Une réduction du tour de taille peut d’ailleurs avoir des effets bénéfiques importants : une perte de poids de 10 à 15 % du poids initial pourrait ainsi permettre une rémission du diabète de type 2, selon une étude publiée dans Diabetic Medicine en 2019 et réalisée par une équipe de l’université de Cambridge. Plus spécifiquement, les chercheurs ont analysé les résultats de la cohorte ADDITION-Cambridge, menée auprès de 867 participants âgés de 40 à 69 ans et diabétiques de type 2. Les participants qui ont perdu au moins 10 % de leur poids initial au cours des cinq premières années suivant le diagnostic avaient deux fois plus de chance d’obtenir une rémission du diabète que les personnes qui avaient seulement maintenu leur poids initial.

Plusieurs études conduites auprès d’une cohorte de patients ayant suivi le programme RNPC semblent aller dans le même sens. La méthode, qui a été développée à partir des enseignements de l’étude DiOGenes, est non médicamenteuse, et associe corps médical et diététiciens pour une véritable prise en charge multidisciplinaire. Les patients suivant ce programme perdent en moyenne 11 % de leur poids initial au cours de la phase d’amaigrissement, première étape du protocole de perte et de stabilisation pondérale.

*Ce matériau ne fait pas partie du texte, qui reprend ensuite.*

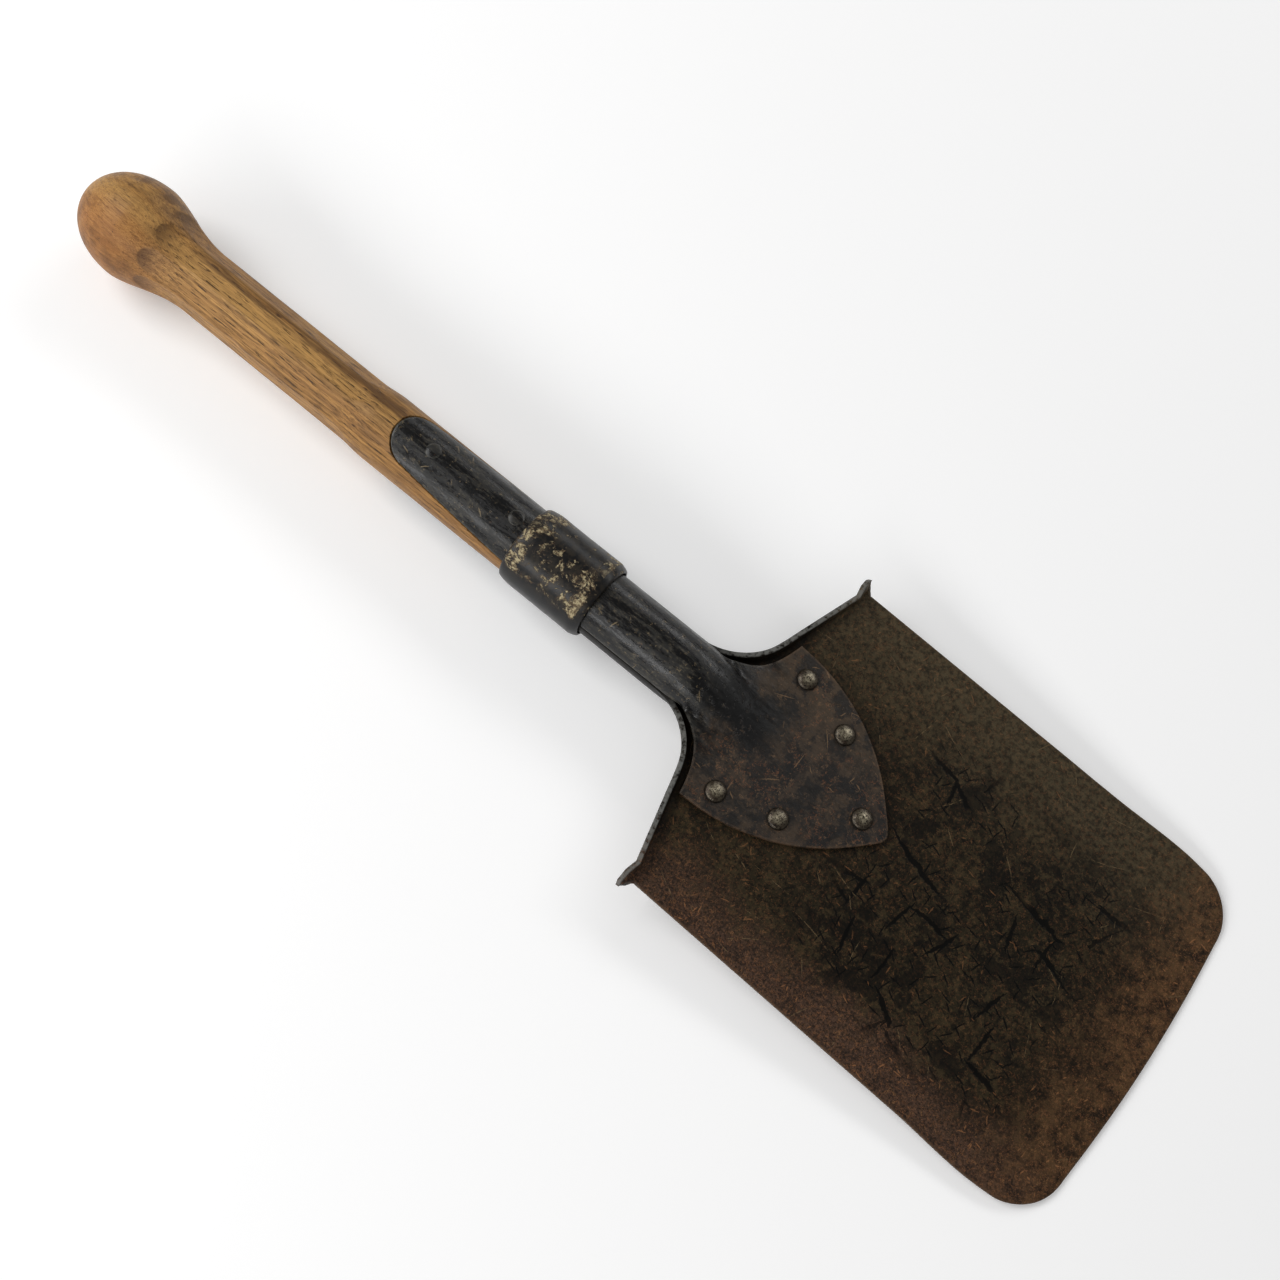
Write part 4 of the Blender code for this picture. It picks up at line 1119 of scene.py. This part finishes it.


# %% [markdown]
# Years of hands then change the wood. Dirt lies in patches, most of it on the knob, the ridges
# between the flats are dark, a long stain lies along the grip, and the knob is warmer in tone
# on the side that the palm rubs. Painted shade darkens the ends of the scoops and the knob's
# side away from the key light, and it is mixed in with the dirt.

# %% The wood's wear and finish


def handled(f, tone, knob):
    streak = f.times(f.window(f.y, 1.0, 3.0), f.window(f.y, 7.0, 5.0))
    streak = f.times(f.times(streak, f.window(f.z, 2.0, 8.0)), f.window(f.x, 45.0, 75.0))
    streak = f.times(streak, f.window(f.noise((0.03, 0.6, 0.6), 3.0), 0.34, 0.56))
    tone = f.blend(f.times(streak, 0.7), tone, paint(80, 55, 30))
    warm = f.times(f.times(knob, f.window(f.y, 3.0, -14.0)), 0.50)
    tone = f.blend(warm, tone, paint(150, 92, 44))
    dirt_and_shade = f.window(f.noise(0.07, 5.0, 0.72, shift=(4.0, 9.0, 2.0)), 0.42, 0.70)
    dirt_and_shade = f.times(dirt_and_shade, f.plus(f.times(knob, 0.40), 0.18))
    # The knob's side away from the key light, broken up by noise, is darkened as painted shade.
    far_side_shade = f.times(f.window(f.x, 8.0, 24.0), f.window(f.x, 60.0, 44.0))
    far_side_shade = f.times(far_side_shade, f.window(f.y, 1.0, 12.0))
    far_side_shade = f.times(far_side_shade, f.window(f.noise(0.16, 4.0, 0.6), 0.38, 0.62))
    # Where the flats run out into the knob, the scoops' end walls are darkened as painted shade.
    scoop_shade = f.times(f.window(f.rim, 0.02, 0.30), f.window(f.x, 54.0, 42.0))
    ridges = f.times(f.window(f.rim, 0.30, 0.02), f.window(f.x, 44.0, 58.0))
    ridges = f.times(ridges, f.window(f.noise((0.05, 0.5, 0.5), 3.0), 0.36, 0.60))
    tone = f.blend(f.times(ridges, 0.35), tone, paint(96, 64, 34))
    # Dirt and the painted shade of the scoops and the knob's far side go on as one dark mix.
    dirt_and_shade = f.math('MAXIMUM', dirt_and_shade, f.math('MAXIMUM', f.times(far_side_shade, 0.65), f.times(scoop_shade, 0.7)))
    tone = f.blend(dirt_and_shade, tone, paint(78, 50, 27))
    marks = f.times(f.specks(1.7, 0.06, (3.0, 0.0, 8.0)), f.plus(f.times(knob, 0.8), 0.1))
    return f.blend(marks, tone, paint(32, 26, 22))


def oiled_wood():
    f = Finish("oiled_ash", Coat_Weight=0.08, Coat_Roughness=0.35, Specular_IOR_Level=0.25)
    knob = f.window(f.x, 62.0, 30.0)
    tone, open_pores, fibre = wood_grain(f, knob)
    tone = handled(f, tone, knob)
    rough = f.plus(f.times(f.noise(0.3, 3.0), 0.2), 0.42)
    relief = f.math('SUBTRACT', f.times(fibre, 0.35), open_pores)
    return f.done(tone, rough, f.bump(relief, 0.14))


dress(handle, oiled_wood())

# %% [markdown]
# ## Black enamel on the straps
#
# The straps were dipped in black enamel. Where hands and dirt rub it, it has gone grey and
# dull, and small chips show rust or pale primer. Further down the shield has lost its paint
# altogether and is brown with fine rust, apart from a crust of thick black at the bulge's
# run-out, which also stands in for painted shade there.

# %% Bare steel at the strap's lower end
# Each kind of line holds its cell, length, width, share and seed.
SHIELD_LINES = ((9.0, 3.4, 0.6, 0.25, 8.0), (15.0, 9.0, 0.5, 0.30, 9.0))


def layered(f, layers):
    mask = f.scratches(*layers[0])
    for layer in layers[1:]:
        mask = f.math('MAXIMUM', mask, f.scratches(*layer))
    return mask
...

Une étude publiée en 2019 dans Obesity Medicine a analysé les données de 10 809 patients ayant fait confiance à la méthode RNPC. 78 % de ceux présentant une stéatohépatite métabolique et 68 % de ceux présentant un syndrome métabolique ont obtenu une rémission de ces pathologies grâce à leur perte de poids. Les résultats d’une autre étude, publiés dans Nutrients en 2022, montrent par ailleurs une amélioration de la fonction rénale chez les patients d’une cohorte RNPC atteints d’hyperfiltration glomérulaire ou d’insuffisance rénale chronique de grade 2 ou 3.

Ces nombreuses études tendent à montrer que la perte de graisse viscérale et la réduction du tour de taille sont les combats à mener par les personnes en surpoids. Une approche double, à la fois diététique et médicale, mais non médicamenteuse, pourrait donc bien être la méthode la plus efficace pour résoudre ou atténuer les nombreuses pathologies causées par la surcharge pondérale.